From several interviews with state officials and the U.S. Army Corps of engineers, we discovered that this contained the only estimate of the total debris created by the eastern Kentucky floods.
But there is a problem: while the estimate was in cubic yards, the actual work was measured in tons.
“The US Army Corps of Engineers prepared the debris estimate document you referenced,” a KYTC spokesperson wrote in an email. “The Kentucky Transportation Cabinet’s contract with AshBritt establishes tonnage as the measurement unit to track debris collection.”
We also received a .csv (comma separated value) file that contained data on every single load of debris hauled by contractors. It contained information on tens of thousands of loads of debris. For each load, it included information on the date of pickup, date of disposal, the subcontractor, the GPS coordinates, type of debris, the weight and much more.
How did we process the data?
Step 1: Filtering
Let’s start with that second file we reference, the one that has information about ALL the debris loads related to this disaster.
It contained a plethora of information and included debris loads that weren’t taken from streams, but loads of material being transported after it was processed and removed. For instance: Trees felled in disasters are commonly ground into mulch and then taken to a final location. The data also included some redundant tickets that were called “mobile tickets”, used for tracking purposes.
To just get the information on loads of debris being removed from streams, we needed to set up some filters.
Using these filters, we narrowed the data to about 25,185 tickets.
Step 2: Categorizing debris by the county where it originated.
According to USACE, one problem in comparing the actual tickets to the initial estimates was that the state categorized debris by the county where it was dumped – not the county where the debris was found. In some cases, it may have been more convenient to take debris located in one county to a dump site in another county if one site was full or a weighing scale broke down.
“It was common during this mission for contractors to utilize the nearest or most convenient debris management site, regardless of the county of origin,” a USACE spokesperson wrote in an email. “For example, debris picked up in Perry County could be transported to the Breathitt County debris management site, therefore it would be reported on this spreadsheet as Breathitt County not Perry County. USACE did not maintain a spreadsheet or running log of tons of debris by the county of origin”
Even though USACE didn’t maintain a log that categorized debris by the county of origin, it’s not difficult to do that with GIS software. We used a free program called QGIS to map the origin location of 25,000 debris loads and created a new field (DebrisOriginCounty) to group them by.
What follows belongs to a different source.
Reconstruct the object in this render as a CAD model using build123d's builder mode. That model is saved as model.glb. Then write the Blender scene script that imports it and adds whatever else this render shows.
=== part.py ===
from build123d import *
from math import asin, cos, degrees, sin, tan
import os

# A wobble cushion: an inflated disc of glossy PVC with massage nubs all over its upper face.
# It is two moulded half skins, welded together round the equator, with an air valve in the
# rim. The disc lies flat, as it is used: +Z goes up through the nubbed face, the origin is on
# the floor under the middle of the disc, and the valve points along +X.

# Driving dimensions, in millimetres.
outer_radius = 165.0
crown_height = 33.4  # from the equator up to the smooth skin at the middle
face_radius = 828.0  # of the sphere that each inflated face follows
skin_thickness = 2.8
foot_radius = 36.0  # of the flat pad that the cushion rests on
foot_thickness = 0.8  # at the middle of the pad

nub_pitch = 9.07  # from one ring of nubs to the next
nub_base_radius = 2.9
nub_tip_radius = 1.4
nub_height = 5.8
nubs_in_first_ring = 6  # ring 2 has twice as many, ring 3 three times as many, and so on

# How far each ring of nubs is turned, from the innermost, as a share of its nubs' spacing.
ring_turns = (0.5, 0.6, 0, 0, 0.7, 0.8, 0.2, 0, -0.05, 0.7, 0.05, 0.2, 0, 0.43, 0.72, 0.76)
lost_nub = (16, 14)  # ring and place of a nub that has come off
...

While mapping, we found 62 instances in the more than 25,000 rows where points were geocoded incorrectly as being in places like Turkey, China, and the middle of the Atlantic Ocean. We kept those rows in order to count them towards the grand total of debris picked up, but left the new field we created blank so they wouldn’t get unduly counted to a county’s total.
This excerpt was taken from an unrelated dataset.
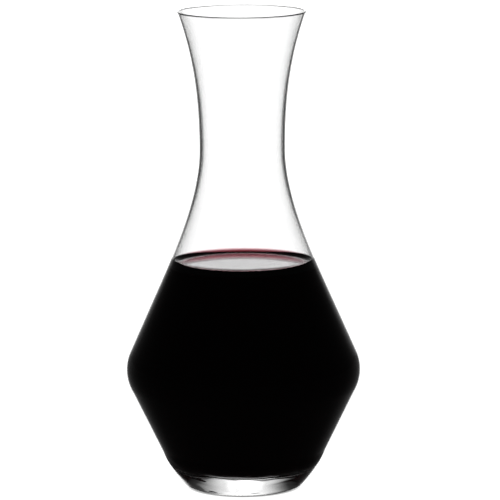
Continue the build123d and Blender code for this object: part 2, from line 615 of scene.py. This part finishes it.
def make_floor():
    """The studio floor, which is scenery and not part of the decanter."""
    mesh = bpy.data.meshes.new("floor")
    half = STUDIO_FLOOR_HALF
    corners = [(-half, -half, 0), (half, -half, 0), (half, half, 0), (-half, half, 0)]
    mesh.from_pydata(corners, [], [(0, 1, 2, 3)])
    mesh.materials.append(floor_material())
    floor = bpy.data.objects.new("floor", mesh)
    floor.location.z = -STUDIO_FLOOR_DROP
    bpy.context.collection.objects.link(floor)


def make_camera():
    """A long lens a little above the decanter, aimed just beside its middle."""
    aim = Vector((AIM_OFFSET, 0, (cad_low.z + cad_high.z) / 2))
    place = Vector((0, -CAMERA_DISTANCE, CAMERA_HEIGHT))
    camera = bpy.data.objects.new("camera", bpy.data.cameras.new("camera"))
    camera.data.lens = LENS
    camera.data.sensor_width = SENSOR_WIDTH
    camera.data.clip_start = CLIP_START
    camera.data.clip_end = CLIP_END
    camera.location = place
    camera.rotation_mode = "QUATERNION"
    toward = (aim - place).to_track_quat("-Z", "Y")
    camera.rotation_quaternion = toward @ Quaternion((0, 0, 1), ROLL)
    bpy.context.collection.objects.link(camera)
    bpy.context.scene.camera = camera


# ---- Pieces ----
def make_vessel():
    """The glass, in the place of the CAD's glass_vessel."""
    vessel = revolve("vessel_crystal", vessel_outline())
    vessel.data.materials.append(glass_material())
    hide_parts("glass_vessel")
    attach(vessel, "vessel")


def make_wine():
    """The wine: its ring at the wall is clear, and the rest is too deep to see through."""
    wine = revolve("wine_red", wine_outline())
    for material in (wine_edge_material(), wine_surface_material(), wine_deep_material()):
        wine.data.materials.append(material)
    level = WINE_LEVEL_Z * MM
    wine_radius = max(v.co.xy.length for v in wine.data.vertices if v.co.z > level)
    for face in wine.data.polygons:
        if face.center.z < level - CLEAR_DEPTH:
            face.material_index = DEEP
        elif face.normal.z > UPWARD and face.center.xy.length < wine_radius - CLEAR_WIDTH:
            face.material_index = SURFACE
        else:
            face.material_index = EDGE
    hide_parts("wine")
    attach(wine, "wine_body")


make_vessel()
make_wine()
make_world()
make_floor()
make_camera()
bpy.context.scene.view_settings.view_transform = "Standard"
We then simply totaled up all the tons of debris picked up in each county.
Converting our debris pickup estimates from tons to cubic yards
Although KYTC told us they do not have a debris conversion factor specific to this disaster, FEMA does have standard conversion rates outlined in policy documents.
“We also use the conversion factors in the FEMA 329 guidance (Debris Estimating Field Guide),” a Corps spokesperson wrote in an email. “We did not, nor do we have knowledge of KYTC doing any tests to verify which conversion factor to use.”
Construction and Demolition Debris Multiplier (ton x 2 = cubic yard)
This was very straightforward. Our data showed “CD” material, so we just multiply that weight by two to estimate cubic yards per FEMA's guidelines.
Vegetative Debris Multiplier (ton x 4 = cubic yard)
We decided on using the FEMA multiplier for hardwoods because hardwood tree species are far more prevalent in eastern Kentucky than softwoods.
“It’s a hardwood forest - oak [and] hickory dominant,” Jake Hall, the Hazard branch manager for the Kentucky Division of Forestry, said.
Also, guidance documents from the state of Minnesota and the state of Mississippi and Oklahoma County, OK generally multiply woody debris by 4.
“In terms of both estimated population and estimated standing volume, 18 of the top 20 species are hardwood species. Only eastern redcedar and Virginia pine [softwoods] are found on each list. Kentucky has long been considered a State where hardwoods are the predominant forest; these results indicate that is still the case,” a 2012 USDA report says.
“I would agree with…the USDA that ‘hardwoods’ (Angiosperms) are the dominant species in the impacted counties,” Bill Fountain, professor at the University of Kentucky and chair of the Kentucky chapter of the International Society of Arboriculture, wrote in an email. “Though the forests are second and third growth timber; oaks, maple, hickory, tulip poplar (Liriodendron tulipifera), magnolia (Magnolia spp.), and beech are still the dominant species. The floodplains of streams would be different species (true poplar [Populus spp.], willow, sycamore) but still hardwoods. White pine (Pinus strobus) and some other species are mainly planted with eastern redcedar (Juniperus virginiana) and hemlock (Tsuga canadensis) are going to be the ‘softwoods’ (Gymnosperms) that would be present but all will be out of the normal floodplain.”
You can also play around with this really neat analysis tool from the U.S. Forest Service and see that pretty anecdotally as well.
Mud, Silt, Rock Multiplier (ton x 1 = cubic yard)
There is no FEMA guidance on how to convert this type of debris, however there are lots of websites that have estimates, including the EPA. Generally speaking, this type of material is very heavy and very compact. Therefore, most of the conversion rates would say that the multiplier should actually be less than 1, usually somewhere around .75. However, we want to be as conservative as possible and set this multiplier at a 1:1 ratio.
Now we just refer back to the Corps initial estimate in the first file and compare cubic yards we estimated to be picked up to the Corps cubic yard estimate.